Adding layers of security means
longer response times as data is encrypted or decrypted and access
permissions granted.

Segregation also means that
software needs more time to bring segregated core data together for
know-your-customer (KYC), reporting or audit purposes and then
siphon it off again. A longer time frame also means more cost.

“Clients are trying to segregate
data and also implement heavy internal access policies and that
does have a time and cost implication,” says Martin Endgall,
director of product marketing at Advent, a software vendor.

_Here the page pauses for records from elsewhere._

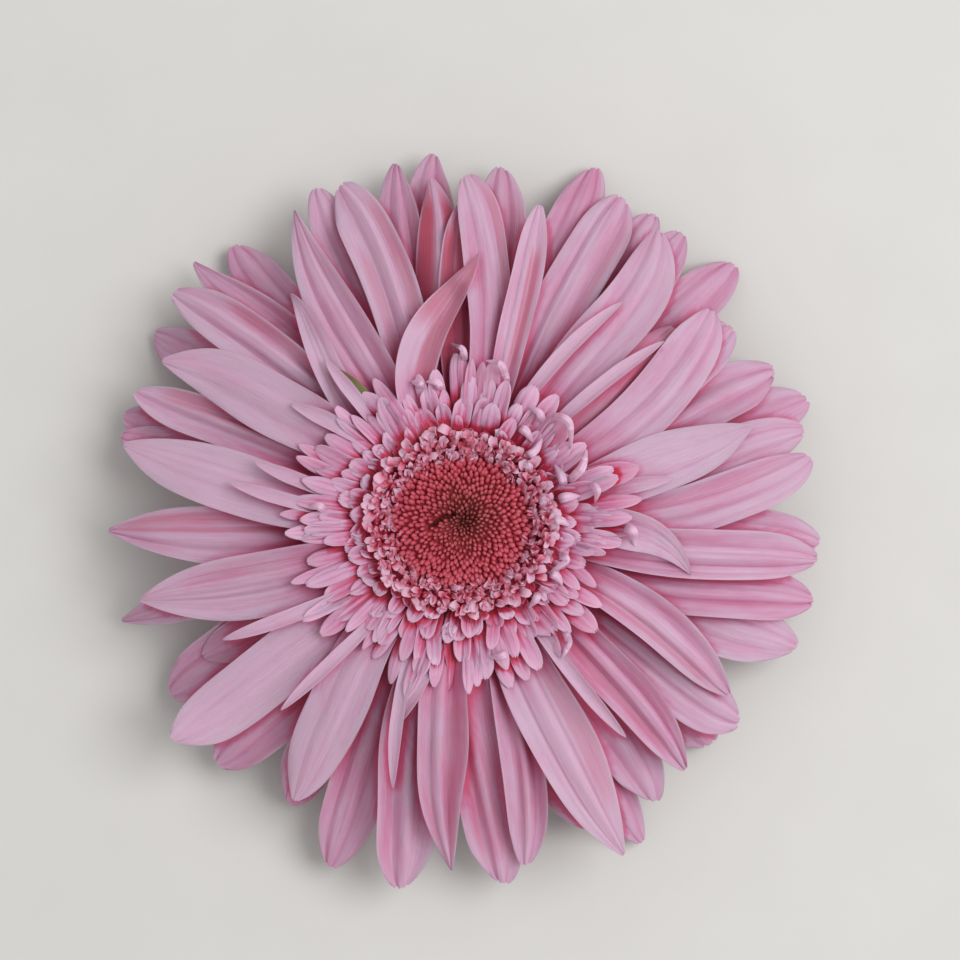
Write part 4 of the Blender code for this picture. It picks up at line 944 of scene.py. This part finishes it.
DISC_SEED = 5
DISC_RADIUS = 10.0
DISC_TOP = 24.4
DISC_EDGE = 23.4
DIMPLE = 1.9
DIMPLE_RADIUS = 2.2
BED_RADIUS = 13.8
BED_EDGE = 22.4
BED_FOOT = 21.0
BED_DROP = 0.1
BED_RINGS = 46
BED_SECTORS = 120
CRACK = ((-4.6, -0.45), (-4.2, -0.2), (-3.7, 0.15), (-3.2, 0.5), (-2.7, 0.8), (-2.1, 1.05), (-1.5, 1.25))
CRACK_WIDTH = 0.4
CRACK_DEPTH = 1.1
DARKEST = (0.5, 0.8)  # middle of the dark patch
OVAL = 0.06  # share by which the disc is longer along X, and narrower along Y

BUDS = 640
BUDS_STOP_AT = 0.3  # share of the crack from which there are no buds
BUD_CROWDING = 0.58
BUD_SIZE = (0.2, 0.4)
BUD_HEIGHT = (0.55, 1.05)
BUD_LEAN = (6, 34)
BUD_SIDES = 10
BUD_RIDGE = 0.16
BUD_OVAL = 1.3
BUD_SUNK = 0.6
BUD_FOOT = 0.5
BUD_PROFILE = ((0.9, 0.0), (1.1, 0.4), (0.95, 0.72), (0.55, 0.93), (0.15, 1.0))

CURL_SEED = 41
CURL_STATIONS = 9
CURL_COLUMNS = 5
CURL_THIN = (0.08, 0.6, 0.0)
CURL_RELIEF = 0.75
CURL_FOOT = 0.05


def disc_height(radius):
    share = np.minimum(radius / DISC_RADIUS, 1.0)
    dome = DISC_TOP - (DISC_TOP - DISC_EDGE) * share ** 3 - DIMPLE * np.exp(-((radius / DIMPLE_RADIUS) ** 2))
    return dome - (DISC_EDGE - BED_EDGE) * np.maximum(radius - DISC_RADIUS, 0.0) / (BED_RADIUS - DISC_RADIUS)


def crack_share(x, y):
    """1 in the crack that runs beside the middle of the disc, 0 away from it."""
    return max(math.exp(-(math.dist((x, y), point) / CRACK_WIDTH) ** 2) for point in CRACK)


def build_bed(bunch):
    """Surface between the buds, which carries on under the open florets and ends in a flat foot."""
    turns = 2 * math.pi * np.arange(BED_SECTORS) / BED_SECTORS
    flat = [(0.0, 0.0)]
    for ring in range(1, BED_RINGS + 1):
        flat.extend(polar(BED_RADIUS * ring / BED_RINGS, turn) for turn in turns)
    cracks = [crack_share(x, y) for x, y in flat]
    points = [(x, y, float(disc_height(math.hypot(x, y))) - BED_DROP - CRACK_DEPTH * crack)
              for (x, y), crack in zip(flat, cracks)]
    points.extend(polar(BED_RADIUS, turn) + (BED_FOOT,) for turn in turns)
    points = np.array(points)
    faces = [(0, 1 + i, 1 + (i + 1) % BED_SECTORS) for i in range(BED_SECTORS)]
    faces += bands(BED_RINGS + 1, BED_SECTORS, 1, True)
    foot = 1 + BED_RINGS * BED_SECTORS
    faces.append(tuple(foot + i for i in range(BED_SECTORS - 1, -1, -1)))
    leaf = np.zeros_like(points)
    leaf[:, 1] = np.hypot(points[:, 0] - DARKEST[0], points[:, 1] - DARKEST[1]) / DISC_RADIUS
    look = np.zeros_like(points)
    look[:, 0] = 0.5
    look[:len(cracks), 2] = cracks
    bunch.add(points, faces, leaf, look)


def build_disc(material):
    """Closed buds in spirals over a dome."""
    rng = np.random.default_rng(DISC_SEED)
    bunch = Bunch("disc_buds", material, "disc_florets", "disc_florets")
    build_bed(bunch)
    for index in range(BUDS):
        share = ((index + 0.5) / BUDS) ** BUD_CROWDING
        turn = math.radians(GOLDEN_ANGLE * index)
        radius = DISC_RADIUS * share + rng.uniform(-0.08, 0.08)
        radius *= 1.0 + OVAL * share * math.cos(2 * turn)
        if crack_share(*polar(radius, turn)) < BUDS_STOP_AT:
            bud(bunch, radius, turn, share, rng)


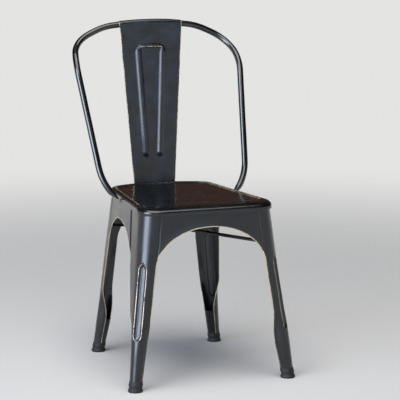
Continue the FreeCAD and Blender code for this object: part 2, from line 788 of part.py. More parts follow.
panel_front_y = seat_front_y + size("panel_inset_front")
panel_outer = seat_body(
    "panel_outer", -size("panel_inset_side"), panel_front_y, size("panel_corner_radius"),
    size("panel_corner_radius"), seat_bow_radius - size("panel_inset_rear"),
    SEAT - size("panel_depth"), "Sizes.panel_depth + Sizes.panel_overrun")
panel_under = seat_body(
    "panel_under", -size("panel_inset_side") + WALL, panel_front_y - WALL,
    size("panel_corner_radius") + WALL, size("panel_corner_radius") + WALL,
    seat_bow_radius - size("panel_inset_rear") + WALL,
    SEAT - size("panel_depth") - WALL, "Sizes.panel_depth + Sizes.sheet_thickness + Sizes.panel_overrun")

seat_hollow = cut("seat_hollow", seat_inner, panel_under)
seat_block = cut("seat_block", seat_outer, panel_outer)
node(cut("seat_pan_piece", seat_block, seat_hollow), "seat_pan")


# Back hoop: a round tube bent in three dimensions, with flattened ends.
def rounded_path(points, radii):
    """Straight runs joined by tangent arcs of given radii."""
    edges = []
    last = points[0]
    for before, here, after, radius in zip(points, points[1:], points[2:], radii):
        back = (before - here).normalize()
        ahead = (after - here).normalize()
        turn = math.pi - back.getAngle(ahead)
        tangent_length = radius * math.tan(turn / 2)
        start = here + back * tangent_length
        end = here + ahead * tangent_length
        centre = here + (back + ahead).normalize() * math.hypot(radius, tangent_length)
        crown = centre + (here - centre).normalize() * radius
        if (start - last).Length > 1e-6:
            edges.append(Part.makeLine(last, start))
        edges.append(Part.Arc(start, crown, end).toShape())
        last = end
    edges.append(Part.makeLine(last, points[-1]))
    return edges


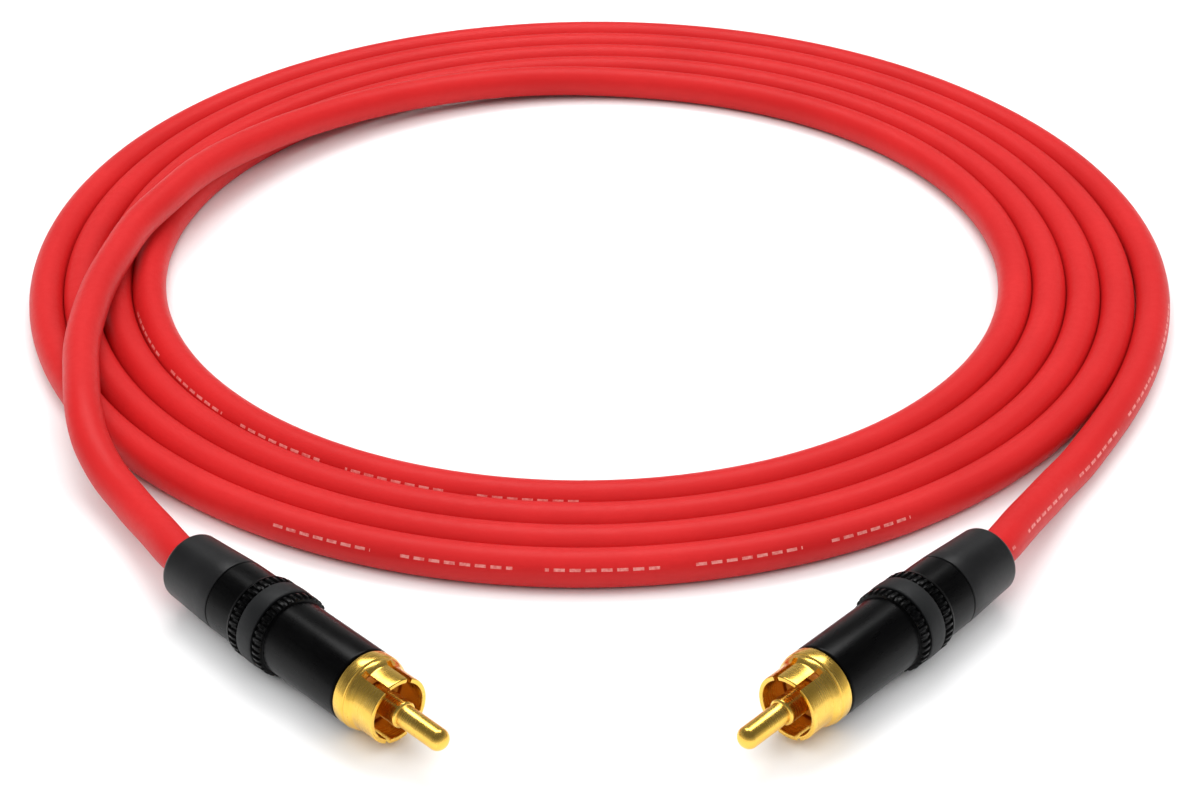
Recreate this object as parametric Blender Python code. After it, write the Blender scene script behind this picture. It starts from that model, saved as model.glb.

“One private bank which has just
installed our software had a delay of several months over data
security process issues.”

 

Cloud computing to the
rescue?

A solution to the clash between
security, transparency and cost efficiency may lie in an area that
has been hotly debated for its security concerns, the Cloud. The
money to be saved by outsourcing non-core functions or processes to
the Cloud could then be used to invest in top quality security
software and processes.

Clearly core data would need to be
retained in-house, but potentially it could be an efficient
solution as long as the link between the core and non-core data is
secure. Bardini says SunGard launched a Cloud-type offering last
year which aims to provide robust security along with an on-demand
functionality for its suite of solutions.

“It is a move in the right
direction and works because we already have the segregation
embedded into our software offering. It is just the way that
clients access it that changes. We have got one major client and
another will shortly follow,” he says.

The dichotomy between data security and compliance is not an
easy one to bridge, but a by-product of current technological
advances such as the Cloud may well be the solution in the form of
new processes and ways of protecting data at, for example, the
point of access rather than the firm’s firewall.